Soon we were longing for our teen years and especially our 16th, that age of newfound freedom afforded by a driver’s license. At 18, we officially crossed the threshold from childhood to adulthood.

Our twenties were the decade of optimistic contentment when youthful exuberance met adult freedom and resources.

The world was now ours! Looming on the approaching horizon were the dreaded thirties, which appeared to us as a downward slope pulling us relentlessly toward mundane, middle age then, gasp, to old age. Our perspective on aging changed yet again, and we began to report our age in vague, general terms. “I’m in my forties.”

Retirement marks another threshold in life. Relieved of the adult responsibility of gainful employment, we have kid-like freedom and, hopefully, the resources to enjoy it. We stoke the long dormant fires of youthful exuberance to stir reluctant bodies.

By God’s grace, we enter a time when, as our childhood selves once did, we again proudly mark our years in fractions. “I am 83 ½ years old.” Then, should God grant you the many years he has given my father-in-law, we ask, “How old am I?”

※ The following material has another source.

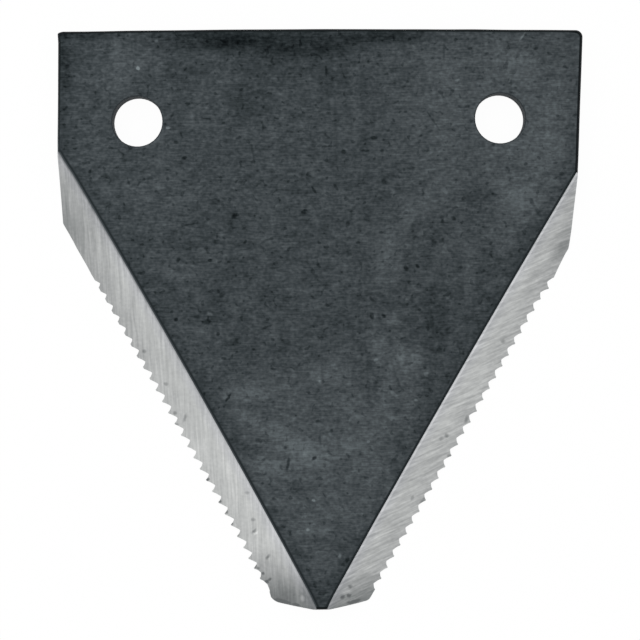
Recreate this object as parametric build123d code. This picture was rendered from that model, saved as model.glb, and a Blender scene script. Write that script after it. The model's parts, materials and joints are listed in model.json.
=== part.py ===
from build123d import *
from dataclasses import dataclass
import math
import os

# Serrated knife section for a mower or combine knife: one sheared, ground and grooved steel plate.
# Millimetres, +Z up. The plate lies on its flat underside at Z = 0 with the ground bevels up, the
# back edge towards +Y and the nose towards -Y. The origin is midway between the two bolt holes,
# on the underside. Reaches are measured from the hole row along Y, and angles are in degrees.

# Plate blank: the width and reaches are those of the top face, which is the larger one, out to
# its corners before they are rolled over
thickness = 3.0
body_width = 76.1        # across the plate at the hole row
back_reach = 13.27       # to the back edge, on the centre line
back_bow = 0.26          # rise of the back edge above the line between its corners
back_tilt = 0.33         # fall of the back edge towards the right
nose_reach = 71.34       # to the nose edge, on the centre line
nose_bow = 0.4
nose_tilt = 0.2          # the nose edge is nearer to the holes at its right end
left_side_lean = -0.85   # how much each side closes in towards the nose
right_side_lean = 2.5
shear_draft = 11.0       # lean of the sheared walls, in towards the underside
rollover = 0.28          # rounding that the shear leaves along the top edge

# Corners of the underside outline
back_left_radius = 0.25
back_right_radius = 0.5
left_corner_radius = 0.6
right_corner_radius = 1.0
left_shoulder_radius = 1.5
right_shoulder_radius = 0.9

# Bolt holes
hole_diameter = 7.3
hole_spacing = 52.8
hole_rollover = 0.15

# Cutting edges, on the underside: where each leaves its side, and its angle to the centre line
left_corner_reach = 14.6
right_corner_reach = 19.0
left_edge_angle = 28.6
right_edge_angle = 30.2
edge_land = 0.1          # blunt height left at the cutting edge

# Ground bevels: the width seen from above, and how much the wheel widens it half-way along
left_bevel_start = 5.1
left_bevel_nose = 5.4
right_bevel_start = 5.03
right_bevel_nose = 5.1
left_bevel_hollow = 0.3
right_bevel_hollow = 0.2

# Serration: grooves in the underside that run out through the cutting edge
tooth_pitch = 1.892      # along the edge
groove_gap = 0.06        # flat left between two grooves of full depth
groove_run = 7.0         # how far in from the edge a groove fades out
groove_skew = 10.0       # turn of a groove from square to the edge
groove_root_radius = 0.14
left_groove_depth = 0.62 # at the cutting edge
right_groove_depth = 0.51
left_first_depth = 0.4   # the first groove of a flank is shallower
right_first_depth = 0.5
left_run_in = 11         # grooves until the full depth is reached
right_run_in = 3
left_first_groove = 10.09 # from the corner to the middle of the first groove
right_first_groove = 5.66
left_last_room = 2.2     # at least this much edge after the last groove
right_last_room = 1.9

# Cutting tools: how far the wheel runs on past both ends of an edge, and the room beside a cut
wheel_overrun = 15.0
clear = 1.0

# Worked out from the values above
draft_inset = thickness * math.tan(math.radians(shear_draft))
underside_half_width = body_width / 2 - draft_inset
underside_back_reach = back_reach - draft_inset
underside_nose_reach = nose_reach - draft_inset


@dataclass
class CuttingEdge:
    """One flank of the blade, on the left (side -1) or the right (side 1) of the centre line."""

    side: int
    side_lean: float
    corner_reach: float
    angle: float
    bevel_start: float
    bevel_nose: float
    bevel_hollow: float
    groove_depth: float
    first_depth: float
    run_in: int
    first_groove: float
    last_room: float

    @property
    def slope(self):
        return math.tan(math.radians(self.angle))

    @property
    def corner(self):
        """Where the cutting edge leaves the side of the plate."""
        return side_point(self.side, self.side_lean, self.corner_reach)

    @property
    def shoulder(self):
        """Where the line of the cutting edge meets the nose edge."""
        reach = underside_nose_reach - nose_bow
        tilt = self.side * math.tan(math.radians(nose_tilt))
        axis_x = abs(self.corner.X) + self.corner_reach * self.slope
        meet = (reach - tilt * axis_x) / (1 - tilt * self.slope)
        return Vector(self.side * (axis_x - meet * self.slope), -meet)

    @property
    def length(self):
        return (self.shoulder - self.corner).length


def side_point(side, lean, reach):
    """Point of an underside side line at a reach from the hole row."""
    return Vector(side * (underside_half_width - reach * math.tan(math.radians(lean))), -reach)


def back_corner(side, lean):
    """Underside corner between a side and the tilted back edge."""
    chord = underside_back_reach - back_bow
    tilt = math.tan(math.radians(back_tilt))
    inward = math.tan(math.radians(lean))
    reach = (side * underside_half_width * tilt - chord) / (1 + side * inward * tilt)
    return side_point(side, lean, reach)


left_edge = CuttingEdge(
    side=-1,
    side_lean=left_side_lean,
    corner_reach=left_corner_reach,
    angle=left_edge_angle,
    bevel_start=left_bevel_start,
    bevel_nose=left_bevel_nose,
    bevel_hollow=left_bevel_hollow,
    groove_depth=left_groove_depth,
    first_depth=left_first_depth,
    run_in=left_run_in,
    first_groove=left_first_groove,
    last_room=left_last_room,
)
right_edge = CuttingEdge(
    side=1,
    side_lean=right_side_lean,
    corner_reach=right_corner_reach,
    angle=right_edge_angle,
    bevel_start=right_bevel_start,
    bevel_nose=right_bevel_nose,
    bevel_hollow=right_bevel_hollow,
    groove_depth=right_groove_depth,
    first_depth=right_first_depth,
    run_in=right_run_in,
    first_groove=right_first_groove,
    last_room=right_last_room,
)


def underside_outline():
    """Outline of the underside, with each corner rounded by its own radius."""
    back_left = back_corner(-1, left_side_lean)
    back_right = back_corner(1, right_side_lean)
    outline = make_face(
        [
            Line(left_edge.corner, back_left),
            ThreePointArc(back_left, (0, underside_back_reach), back_right),
            Line(back_right, right_edge.corner),
            Line(right_edge.corner, right_edge.shoulder),
            ThreePointArc(right_edge.shoulder, (0, -underside_nose_reach), left_edge.shoulder),
            Line(left_edge.shoulder, left_edge.corner),
        ]
    )
    roundings = (
        (back_left, back_left_radius),
        (back_right, back_right_radius),
        (left_edge.corner, left_corner_radius),
        (right_edge.corner, right_corner_radius),
        (left_edge.shoulder, left_shoulder_radius),
        (right_edge.shoulder, right_shoulder_radius),
    )
    for corner, radius in roundings:
        outline = fillet(outline.vertices().sort_by_distance(corner)[0], radius)
    return outline


def top_face(plate):
    return plate.faces().sort_by(Axis.Z)[-1]


def sheared_plate():
    """Blank with its two punched holes, wider at the top and rolled over along its top edges."""
    plate = extrude(underside_outline(), thickness, taper=-shear_draft)
    for side in (-1, 1):
        hole = Cylinder(hole_diameter / 2, 2 * thickness + clear)
        plate -= Pos(side * hole_spacing / 2, 0, thickness / 2) * hole
    plate = fillet(top_face(plate).outer_wire().edges(), rollover)
    hole_rims = [rim for wire in top_face(plate).inner_wires() for rim in wire.edges()]
    return fillet(hole_rims, hole_rollover)


def bevel_cutter(edge):
    """What the wheel grinds off a flank, in the edge's frame: x to the nose, y inwards, z up.

    It starts on the straight cutting edge and ends on the bowed line across the top face.
    """
    near_end, far_end = -wheel_overrun, edge.length + wheel_overrun
    outside = -(draft_inset + clear)

    def width(along):
        share = along / edge.length
        straight = edge.bevel_start + (edge.bevel_nose - edge.bevel_start) * share
        return straight + edge.bevel_hollow * (1 - (2 * share - 1) ** 2)

    def section(height):
        rise = (height - edge_land) / (thickness - edge_land)
        ends = [(near_end, rise * width(near_end)), (far_end, rise * width(far_end))]
        middle = (edge.length / 2, rise * width(edge.length / 2))
        inner = ThreePointArc(ends[0], middle, ends[1]) if rise else Line(*ends)
        rim = Polyline(ends[1], (far_end, outside), (near_end, outside), ends[0])
        return Pos(0, 0, height) * make_face([inner, *rim.edges()])

    return loft([section(edge_land), section(thickness + clear)], ruled=True)


def groove_cutter(edge, along, depth):
    """One serration groove, in the edge's frame: a V with a round root that fades out inwards."""
    skew = math.radians(groove_skew)
    inward = Vector(math.sin(skew), math.cos(skew), 0)
    up = Vector(0, 0, 1)
    flank = (tooth_pitch * math.cos(skew) - groove_gap) / 2 / edge.groove_depth
    fall = depth / groove_run
    apex = depth + fall * clear
    foot = (apex + clear) * flank
    v_shape = make_face(Polyline((0, apex), (-foot, -clear), (foot, -clear), close=True))
    v_shape = fillet(v_shape.vertices().sort_by(Axis.Y)[-1], groove_root_radius)
    start = Vector(along, 0, 0) - inward * clear
    profile = Plane(origin=start, x_dir=up.cross(inward), z_dir=inward) * v_shape
    return extrude(profile, groove_run + 2 * clear, dir=inward - up * fall)


def groove_cutters(edge):
    """All grooves of a flank, in the edge's frame, growing to their full depth."""
    count = int((edge.length - edge.first_groove - edge.last_room) / tooth_pitch) + 1
    cutters = []
    for index in range(count):
        grown = min(1.0, index / edge.run_in)
        depth = edge.first_depth + (edge.groove_depth - edge.first_depth) * grown
        cutters.append(groove_cutter(edge, edge.first_groove + index * tooth_pitch, depth))
    return cutters


def flank_cutters(edge):
    """Bevel and grooves of a flank, set at its cutting edge."""
    turn = math.radians(edge.angle)
    corner = Vector(-abs(edge.corner.X), edge.corner.Y)
    frame = Plane(origin=corner, x_dir=(math.sin(turn), -math.cos(turn), 0), z_dir=(0, 0, 1))
    cutters = [frame * cutter for cutter in [bevel_cutter(edge), *groove_cutters(edge)]]
    if edge.side > 0:
        cutters = [mirror(cutter, Plane.YZ) for cutter in cutters]
    return cutters


def knife_section():
    plate = sheared_plate()
    for edge in (left_edge, right_edge):
        plate -= flank_cutters(edge)
    return plate


os.makedirs("parts", exist_ok=True)
export_step(knife_section(), "parts/knife_section.step")
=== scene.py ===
import bmesh
import bpy
import json
import math
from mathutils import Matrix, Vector
from mathutils.geometry import intersect_point_line


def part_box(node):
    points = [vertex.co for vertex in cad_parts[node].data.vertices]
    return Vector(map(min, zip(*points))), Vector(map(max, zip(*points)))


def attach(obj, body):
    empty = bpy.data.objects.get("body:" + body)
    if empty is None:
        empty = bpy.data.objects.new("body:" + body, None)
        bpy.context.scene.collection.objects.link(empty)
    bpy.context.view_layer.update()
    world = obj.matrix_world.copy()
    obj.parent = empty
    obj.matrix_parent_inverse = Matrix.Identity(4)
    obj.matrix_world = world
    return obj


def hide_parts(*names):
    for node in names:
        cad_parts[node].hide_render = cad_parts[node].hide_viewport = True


# A serrated knife section, seen from straight above: a hardened steel plate with dark rolled faces,
# two bright ground bevels and cutting edges that are serrated from below. Metres, as the frame is;
# patterns and marks are laid out in millimetres on the blade.

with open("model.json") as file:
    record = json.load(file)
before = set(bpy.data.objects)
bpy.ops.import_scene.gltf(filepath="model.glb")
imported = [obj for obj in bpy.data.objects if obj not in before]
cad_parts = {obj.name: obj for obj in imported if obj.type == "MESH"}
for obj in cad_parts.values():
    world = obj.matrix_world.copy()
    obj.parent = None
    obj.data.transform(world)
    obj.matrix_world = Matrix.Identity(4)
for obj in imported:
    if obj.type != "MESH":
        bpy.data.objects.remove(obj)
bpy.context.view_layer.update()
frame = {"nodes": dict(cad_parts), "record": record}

MM = 0.001
NODE = "knife_section"
LOW, HIGH = (Vector(corner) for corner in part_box(NODE))
MOUNTS = {mount["name"]: mount for mount in frame["record"]["mounts"]}
HOLES = [Vector(MOUNTS[name]["pos_m"]) for name in ("left_hole", "right_hole")]
HOLE_RADIUS = MOUNTS["left_hole"]["dims"]["r_mm"] * MM

# Camera: straight above the blade, turned a little, so near that the top face looks larger than the
# underside
CAMERA_OVER = (-0.07 * MM, -29.12 * MM)
CAMERA_ABOVE_FACE = 260 * MM
CAMERA_TURN = math.radians(-0.502)
VIEW_WIDTH = 93.06 * MM        # what the square image spans at the top face
SENSOR = 36.0                  # mm, Blender's own full width
NEAREST_SEEN = 0.01            # metres from the camera

# Light level: an even sky, one soft lamp to the upper left of the view, and a white paper floor
SKY_STRENGTH = 0.8
LAMP_WATTS = 1.8
LAMP_SIZE = 0.6
LAMP_PLACE = Vector((-0.45, 0.35, 0.6))
FLOOR_REACH = 1.5
FLOOR_DROP = 0.02 * MM         # room under the blade, so that the two faces don't coincide
FLOOR_GLOW = 0.97              # how much of its white the floor shows of itself to the camera

# Parts of the surface, each with its own finish. The top face is three zones of one finish, because
# one shader can't hold the marks of the whole face. Each zone has its range along Y
FACE_BACK, FACE_MIDDLE, FACE_NOSE = range(3)
BEVEL_LEFT, BEVEL_RIGHT, RIM, WALL, HOLE_WALL, UNDERSIDE, GROOVE = range(3, 10)
FACE_ZONES = {
    FACE_BACK: (-7.0 * MM, 20.0 * MM),
    FACE_MIDDLE: (-26.0 * MM, -7.0 * MM),
    FACE_NOSE: (-80.0 * MM, -26.0 * MM),
}
LEVEL_FACE = 0.9995            # Z of a normal from which a face counts as level
BEVEL_RISE = (0.80, 0.93)      # range of the Z of a ground bevel's normal
BEVEL_ALIKE = 0.995            # how nearly the faces of one bevel point the same way, as a cosine
GROOVE_FALL = -0.3             # Z of a normal below which a sloping face is part of a groove
ROLL_RISE = 0.02               # Z of a normal above which a side face is part of the rolled-over rim
HOLE_BORDER = 0.5 * MM         # width of the punched and rolled-over ring around a hole
NOSE_REACH = 71.34             # mm from the hole row to the nose edge, before it is rolled over

# Serration: the pitch along the edge, the lean of the gullets and their number, and for each flank
# where its edge leaves the side, the edge's turn from the centre line, the middle of the first gullet,
# how far the cutter drew the teeth to points, and how far it dragged the gullets along
TOOTH_PITCH = 1.892 * MM
GULLET_LEAN = math.radians(10)
GULLETS = 28
TOOTH_FROM = 3.4               # mm out from the ridge where the shaping of the teeth begins
TOOTH_RISE = 1.2               # mm over which it grows to its full amount
FLANKS = {
    BEVEL_LEFT: (Vector((-37.68, -14.60)) * MM, math.radians(28.6), 10.09 * MM, 0.40, 0.08),
    BEVEL_RIGHT: (Vector((36.64, -19.00)) * MM, math.radians(30.2), 5.66 * MM, 0.60, 0.03),
}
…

Pondering this curiosity of life, I am reminded of the psalmist’s request of God, “Teach us how to number our days, so that we may get a heart of wisdom.” He is not asking God for the ability to count his days but the wisdom to make his days count. Adding more years to life does not make it better, adding more life to our years does. Such a wise, “lively” life can be had in Christ Jesus.

Jesus presented himself as the Good Shepherd who lays down his life for his sheep, those whom God the Father has given to him. He laid down his life for his sheep when he died on the cross, satisfying God’s just wrath for their sins.

Three days later, God the Father raised him from the dead so that his sheep “too might walk in newness of life.” In describing himself as the Good Shepherd of the sheep, Jesus distinguished himself from the indifferent hirelings and malevolent thieves. “The thief comes only to steal and destroy,” Jesus said, “I have come that they may have life and have it abundantly.”

An abundant life is what the psalmist desired.

People today are living longer but are we living better? How we assess the quality of our lives depends on the standard against which we measure. God would have us live godly lives, not to somehow earn this new, abundant life, but as the spiritual byproduct of a life already surrendered to Christ in faith.

Trust in Christ Jesus today and truly live!